We must simplify Africa's access to, and dealings with, the donor community. Instead, we often seem to be adding new layers of complexity. In short, we are less than the sum of our parts.
That's why Africa has a major stake in the new UN Peacebuilding Commission and Fund that have just started work, and also in the broader effort to bring greater coherence to all our development work, through the High-Level Panel on System-Wide Coherence.
The Panel was set up in response to the call from last year's World Summit for research into whether our humanitarian, environmental and development work could be improved by more tightly managed entities. The fact that the prime minister of Mozambique, Luísa Dias Diogo, agreed to co-chair the panel – along with Shaukat Aziz of Pakistan and Jens Stoltenberg of Norway – shows that Africa has taken this reform very seriously, and rightly so because it is this continent that has a lot to gain. .

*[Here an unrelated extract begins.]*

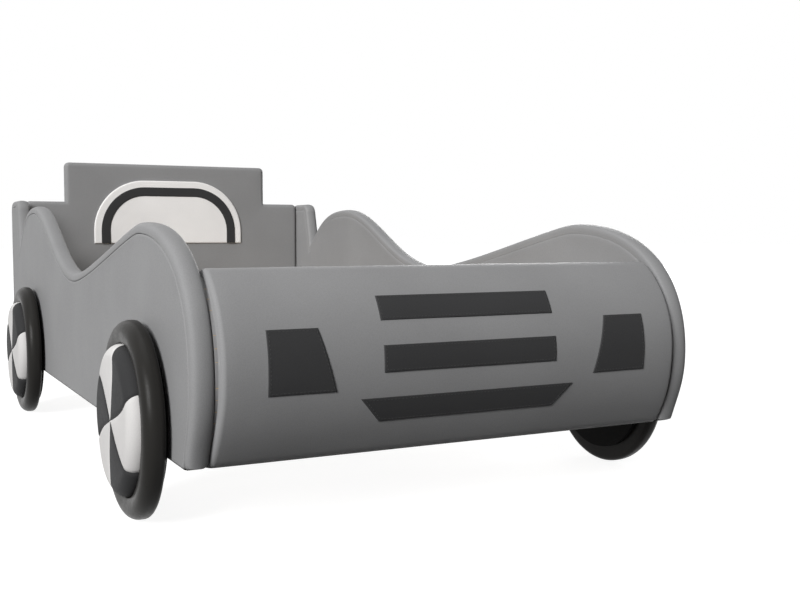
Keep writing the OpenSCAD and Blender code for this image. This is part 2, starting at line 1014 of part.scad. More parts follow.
module bearer_rail(side) {
    color(pine)
        on_side(side)
            difference() {
                translate([rail_inner_x, lining_back + fit, rail_z])
                    cube([rail_t, rail_l, rail_h]);
                for (y = rail_screw_ys)
                    into_side(rail_inner_x, y, rail_z + rail_h / 2)
                        screw_hole(rail_t + over);
                for (y = slat_ys)
                    translate([slat_screw_x, y, rail_top])
                        screw_hole(screw_grip + play);
            }
}

module head_cleat() {
    color(pine)
        difference() {
            translate([-cleat_x, head_board_y - rail_t, rail_z])
                cube([2 * cleat_x, rail_t, rail_h]);
            for (x = cleat_screw_xs)
                into_head(x, head_board_y - rail_t, rail_z + rail_h / 2)
                    screw_hole(rail_t + over);
        }
}

module foot_cleat() {
    color(pine)
        difference() {
            translate([-cleat_x, lining_back, rail_z])
                cube([2 * cleat_x, rail_t, rail_h]);
            for (x = cleat_screw_xs)
                into_front(x, lining_back + rail_t, rail_z + rail_h / 2)
                    screw_hole(rail_t + over);
        }
}

module slats() {
    color(pine)
        for (y = slat_ys)
            difference() {
                translate([-slat_x, y - slat_w / 2, rail_top])
                    cube([2 * slat_x, slat_w, slat_t]);
                for (s = [-1, 1])
                    translate([s * slat_screw_x, y, deck_h - screw_head_t]) {
                        screw_hole(slat_t + over);
                        cylinder(h = screw_head_t + over, r = screw_head_r + play, $fn = round_steps);
                    }
            }
}

module slat_screws() {
    color(steel)
        for (y = slat_ys)
            for (s = [-1, 1])
                translate([s * slat_screw_x, y, deck_h - screw_head_t])
                    screw(slat_t - screw_head_t + screw_grip);
}

module rail_screws() {
    color(steel)
        for (side = ["left", "right"])
            on_side(side)
                for (y = rail_screw_ys)
                    into_side(rail_inner_x, y, rail_z + rail_h / 2)
                        screw(rail_t + screw_grip);
}

module cleat_screws() {
    color(steel)
        for (x = cleat_screw_xs) {
            into_head(x, head_board_y - rail_t, rail_z + rail_h / 2)
                screw(rail_t + screw_grip);
            into_front(x, lining_back + rail_t, rail_z + rail_h / 2)
                screw(rail_t + screw_grip);
        }
}

// Corner brackets

module bracket_place(side, at_head) {
    on_side(side)
        translate([board_x, at_head ? head_board_y : lining_back, bracket_z])
            mirror([0, at_head ? 1 : 0, 0])
                children();
}

module corner_brackets() {
    color(steel)
        for (side = ["left", "right"])
            for (at_head = [false, true])
                bracket_place(side, at_head)
                    difference() {
                        union() {
                            translate([-bracket_l, 0, 0])
                                cube([bracket_l, bracket_t, bracket_h]);
                            translate([-bracket_t, 0, 0])
                                cube([bracket_t, bracket_l, bracket_h]);
                        }
                        for (z = bracket_screw_zs) {
                            into_side(-bracket_t, bracket_screw_l, z - bracket_z)
                                screw_hole(bracket_t + over);
                            into_front(-bracket_screw_l, bracket_t, z - bracket_z)
                                screw_hole(bracket_t + over);
                        }
                    }
}

module bracket_screws() {
    color(steel)
        for (side = ["left", "right"])
            for (at_head = [false, true])
                bracket_place(side, at_head)
                    for (z = bracket_screw_zs) {
                        into_side(-bracket_t, bracket_screw_l, z - bracket_z)
                            screw(bracket_t + screw_grip);
                        into_front(-bracket_screw_l, bracket_t, z - bracket_z)
                            screw(bracket_t + screw_grip);
                    }
}

side_board("right");  // right_side_board
side_outer_pad("right");  // right_side_outer_pad
side_inner_pad("right");  // right_side_inner_pad
side_edge_band("right");  // right_side_edge_band
side_board("left");  // left_side_board
side_outer_pad("left");  // left_side_outer_pad
side_inner_pad("left");  // left_side_inner_pad
side_edge_band("left");  // left_side_edge_band
headboard_board();
headboard_front_pad();
headboard_back_pad();
rear_window_panel();
rear_window_stripe();
front_ribs();
front_back_board();
front_top_batten();
front_bottom_batten();
front_bent_skin();
front_pad();
front_lining();
grille_bar_top();
grille_bar_middle();
grille_bar_bottom();
headlamp("right");  // headlamp_right
headlamp("left");  // headlamp_left
wheel_disc("right", front_wheel_y);  // front_right_wheel_disc
tyre("right", front_wheel_y);  // front_right_tyre
hub_foam("right", front_wheel_y);  // front_right_hub_foam
hub_light_gores("right", front_wheel_y);  // front_right_hub_light_gores
hub_dark_gores("right", front_wheel_y);  // front_right_hub_dark_gores
wheel_disc("left", front_wheel_y);  // front_left_wheel_disc
tyre("left", front_wheel_y);  // front_left_tyre
hub_foam("left", front_wheel_y);  // front_left_hub_foam
hub_light_gores("left", front_wheel_y);  // front_left_hub_light_gores
hub_dark_gores("left", front_wheel_y);  // front_left_hub_dark_gores
wheel_disc("right", hump_y);  // rear_right_wheel_disc
tyre("right", hump_y);  // rear_right_tyre
hub_foam("right", hump_y);  // rear_right_hub_foam
hub_light_gores("right", hump_y);  // rear_right_hub_light_gores
hub_dark_gores("right", hump_y);  // rear_right_hub_dark_gores
wheel_disc("left", hump_y);  // rear_left_wheel_disc
tyre("left", hump_y);  // rear_left_tyre
hub_foam("left", hump_y);  // rear_left_hub_foam
hub_light_gores("left", hump_y);  // rear_left_hub_light_gores
hub_dark_gores("left", hump_y);  // rear_left_hub_dark_gores
wheel_bolts();
wheel_tee_nuts();
bearer_rail("right");  // right_bearer_rail
bearer_rail("left");  // left_bearer_rail
head_cleat();
foot_cleat();
slats();
corner_brackets();
bracket_screws();
rail_screws();
cleat_screws();
slat_screws();
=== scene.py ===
import math

import bpy
import numpy as np
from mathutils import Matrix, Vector, noise
from mathutils.geometry import delaunay_2d_cdt


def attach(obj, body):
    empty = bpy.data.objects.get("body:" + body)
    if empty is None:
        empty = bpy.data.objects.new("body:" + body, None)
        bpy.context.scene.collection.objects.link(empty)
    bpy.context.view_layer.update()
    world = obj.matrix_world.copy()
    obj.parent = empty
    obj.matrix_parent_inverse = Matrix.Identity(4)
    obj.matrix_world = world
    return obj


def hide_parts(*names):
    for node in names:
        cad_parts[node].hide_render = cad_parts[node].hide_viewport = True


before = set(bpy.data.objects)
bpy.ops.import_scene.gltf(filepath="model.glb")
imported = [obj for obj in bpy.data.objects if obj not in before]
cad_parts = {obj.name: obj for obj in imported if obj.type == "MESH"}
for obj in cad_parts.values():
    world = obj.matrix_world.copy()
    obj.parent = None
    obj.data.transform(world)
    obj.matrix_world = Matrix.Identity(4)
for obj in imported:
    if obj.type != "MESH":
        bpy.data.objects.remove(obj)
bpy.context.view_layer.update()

MIRROR = {"left": 1, "right": -1}

# Places of the bed, in metres, as the CAD model has them
BELLY_Y = -0.8905
BAY_FRONT = -0.7725
BAY_REAR = 0.8475
HEAD_BOARD_Y = 0.8565
SEAM_REAR = 0.8745
INNER_X = 0.408
OUTER_X = 0.441
PANEL_X = 0.407
FRONT_X = 0.407
PAD_T = 0.009
SIDE_GAP = 0.111
# Top of the near-black band of painted shade along the lower edge of the grey covers
FOOT_SHADE_TOP = 0.1146
DECK_H = 0.240
BAND_D = 0.018
LINING_T = 0.012
LINING_BACK = BAY_FRONT - LINING_T
NOSE_SET = 0.026
FOOT_SET = 0.034
NOSE_Y = BELLY_Y + NOSE_SET
SIDE_L = SEAM_REAR - NOSE_Y
FENDER_SHARE, DIP_SHARE, HUMP_SHARE, WHEEL_SHARE = 0.159, 0.484, 0.779, 0.135
FENDER_Y = NOSE_Y + FENDER_SHARE * SIDE_L
DIP_Y = NOSE_Y + DIP_SHARE * SIDE_L
HUMP_Y = NOSE_Y + HUMP_SHARE * SIDE_L
FRONT_WHEEL_Y = NOSE_Y + WHEEL_SHARE * SIDE_L
NOSE_H, FENDER_H, DIP_H, HUMP_H = 0.239, 0.462, 0.363, 0.511
POST_H, POST_L, NOTCH_H, NOTCH_SET = 0.534, 0.128, 0.383, 0.032
WHEEL_R = 0.155
SHOULDER_X, SHOULDER_Z, HEAD_TOP_Z = 0.2985, 0.535, 0.647
WHEELS = {"front": FRONT_WHEEL_Y, "rear": HUMP_Y}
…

The Panel submitted its report last week. And I am delighted to say that it sets out a persuasive vision of the future UN system as the kind of supporter of development it can and should be.
The details are complex but the vision is clear – a vision of a united UN system led by one UN Resident Coordinator in each country, supported by consolidated funding channels, guided by a single Sustainable Development Board, and rigorously monitored by a single Development, Finance and Performance Review Unit. It sounds complicated but I think it will work.
Clearly there is scope for much discussion and debate on exactly how, and at what pace, to move forward. We will start with pilot projects in about five countries.But if these key recommendations are implemented, I believe the UN will at last be able to play its proper role, working in partnership with the World Bank and the African Development Bank and other multilateral and bilateral donors, at the centre of national and global development efforts everywhere.
It will be up to my successor, not me, to realise this exciting vision, working with the UN's Member States. Indeed I am full of hope that the UN, under its new Asian Secretary-General, will bring some of Asia's inventiveness, dynamism and teamwork to helping Africa. The best way to ensure that is for African states to be fully engaged, at the highest level, in the new annual ministerial reviews and development cooperation forum that are being launched by the UN's Economic and Social Council.
Meanwhile, my dear friends, the time has come for me, in my capacity as Secretary-General , to bid you farewell. But as I lay down my global responsibilities, I can promise to devote myself more than ever to the welfare of this beloved continent.
So I am glad to say, dear brothers and sisters, that my farewell to you is not an adieu, but very much an au revoir.
Thank you all, very much. Vivent les Nations Unies! Vive l'Afrique!